— start of The input —

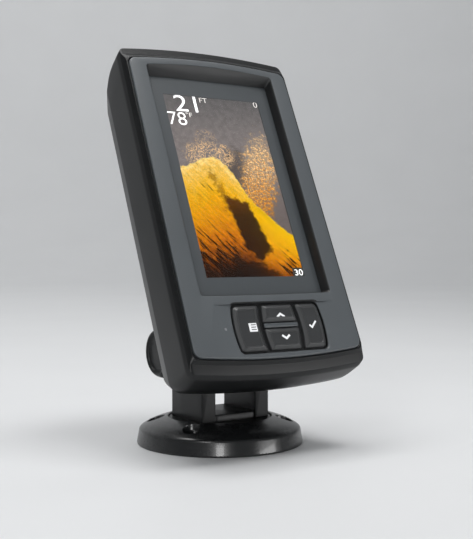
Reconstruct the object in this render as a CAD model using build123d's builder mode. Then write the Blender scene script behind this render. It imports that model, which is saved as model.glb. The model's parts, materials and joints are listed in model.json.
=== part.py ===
"""Compact fish finder on a tilt and swivel mount.

The row frame has +Z up and its origin at the centre of the mount's underside. The screen faces -Y and
leans back. Everything in the head is drawn on the "face" plane: x across, y up the screen, z out of
the screen towards the user, with its origin at the centre of the picture. Depths on that plane are
called levels. All sizes are in millimetres.
"""

import os
from math import cos, pi, radians, sin

from build123d import *

os.makedirs("parts", exist_ok=True)

# ---- Driving dimensions ------------------------------------------------------------------------------

# Picture and window
screen_width = 53.86
screen_height = 95.04
window_side_margin = 7.4
window_end_margin = 9.5
window_slope = 1.4
window_top_slope = 5.1
window_crown = 2.2
window_corner = 1.2

# Front bezel
bezel_side = 10.6
bezel_top = 8.8
key_band = 31.4
bezel_flare = 0.4
bezel_arch = 2.8
bezel_corner = 3.6
bezel_plate = 2.2
bezel_skirt_wall = 1.6
bezel_skirt_depth = 5.6
bezel_level = 6.0

# Rear housing
case_wall = 2.4
case_corner = 4.5
case_seam = 0.25
ledge_width = 3.2
ledge_thickness = 1.5
rim_drop = 0.8
step_drop = 2.6
lip_drop = 3.5
ridge_drop = 6.0
waist_drop = 17.0
shoulder_drop = 23.5
back_drop = 31.8

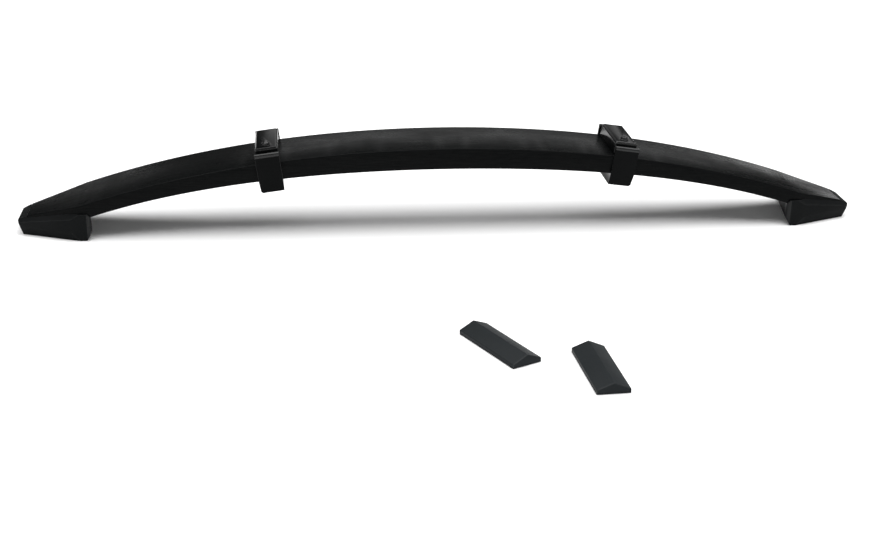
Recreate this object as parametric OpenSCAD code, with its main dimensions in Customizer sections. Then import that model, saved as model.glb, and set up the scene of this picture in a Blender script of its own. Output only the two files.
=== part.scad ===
// Transverse leaf spring kit: one arched composite blade, two clasping rubber
// mounts on its inner stations, a rubber shoe on each end, and two loose wedge pads.
// +X runs along the blade, +Y is the rear and +Z is up. The spring stands on its
// two shoes at z = 0. The origin is the centre of the kit's footprint.

/* [Blade] */
// Width of the blade
blade_w = 108; // [96:1:112]
// Height of the crown above the ground
crown_h = 124.5; // [118:0.5:130]
// Fall of the arch at the reference station, even part
arch_fall = 81.5; // [76:0.5:84]
// Further fall there, which bends the arms more than the middle
arm_fall = 14; // [10:0.5:16]
// Thickness at the middle
mid_t = 30; // [27:0.5:32]
// Thickness along the outer arms
arm_t = 21; // [18:0.5:22]
// Distance from the middle at which the blade reaches the arm thickness
thin_x = 492; // [460:1:510]
// Distance from the middle at which the straight, narrowing tip starts
tip_start_x = 515; // [508:1:520]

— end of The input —

→ **Work to be completed**
Using the entries above, quote each line verbatim from the first through the line that contains "Recreate this object".

→ **Written reply**
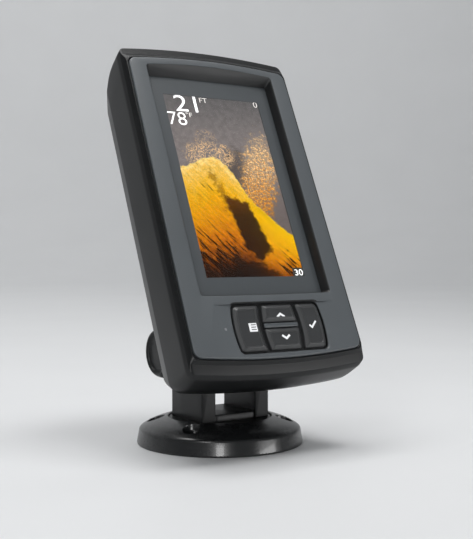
Reconstruct the object in this render as a CAD model using build123d's builder mode. Then write the Blender scene script behind this render. It imports that model, which is saved as model.glb. The model's parts, materials and joints are listed in model.json.
=== part.py ===
"""Compact fish finder on a tilt and swivel mount.

The row frame has +Z up and its origin at the centre of the mount's underside. The screen faces -Y and
leans back. Everything in the head is drawn on the "face" plane: x across, y up the screen, z out of
the screen towards the user, with its origin at the centre of the picture. Depths on that plane are
called levels. All sizes are in millimetres.
"""

import os
from math import cos, pi, radians, sin

from build123d import *

os.makedirs("parts", exist_ok=True)

# ---- Driving dimensions ------------------------------------------------------------------------------

# Picture and window
screen_width = 53.86
screen_height = 95.04
window_side_margin = 7.4
window_end_margin = 9.5
window_slope = 1.4
window_top_slope = 5.1
window_crown = 2.2
window_corner = 1.2

# Front bezel
bezel_side = 10.6
bezel_top = 8.8
key_band = 31.4
bezel_flare = 0.4
bezel_arch = 2.8
bezel_corner = 3.6
bezel_plate = 2.2
bezel_skirt_wall = 1.6
bezel_skirt_depth = 5.6
bezel_level = 6.0

# Rear housing
case_wall = 2.4
case_corner = 4.5
case_seam = 0.25
ledge_width = 3.2
ledge_thickness = 1.5
rim_drop = 0.8
step_drop = 2.6
lip_drop = 3.5
ridge_drop = 6.0
waist_drop = 17.0
shoulder_drop = 23.5
back_drop = 31.8

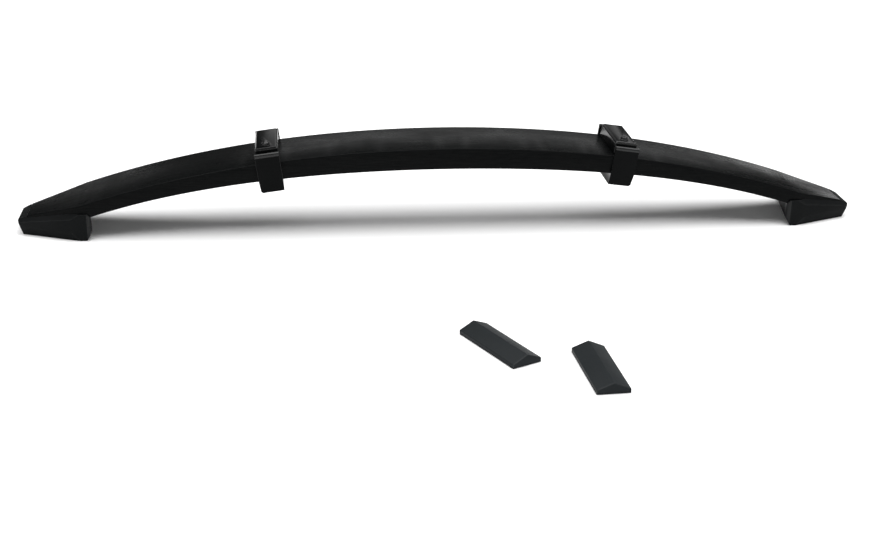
Recreate this object as parametric OpenSCAD code, with its main dimensions in Customizer sections. Then import that model, saved as model.glb, and set up the scene of this picture in a Blender script of its own. Output only the two files.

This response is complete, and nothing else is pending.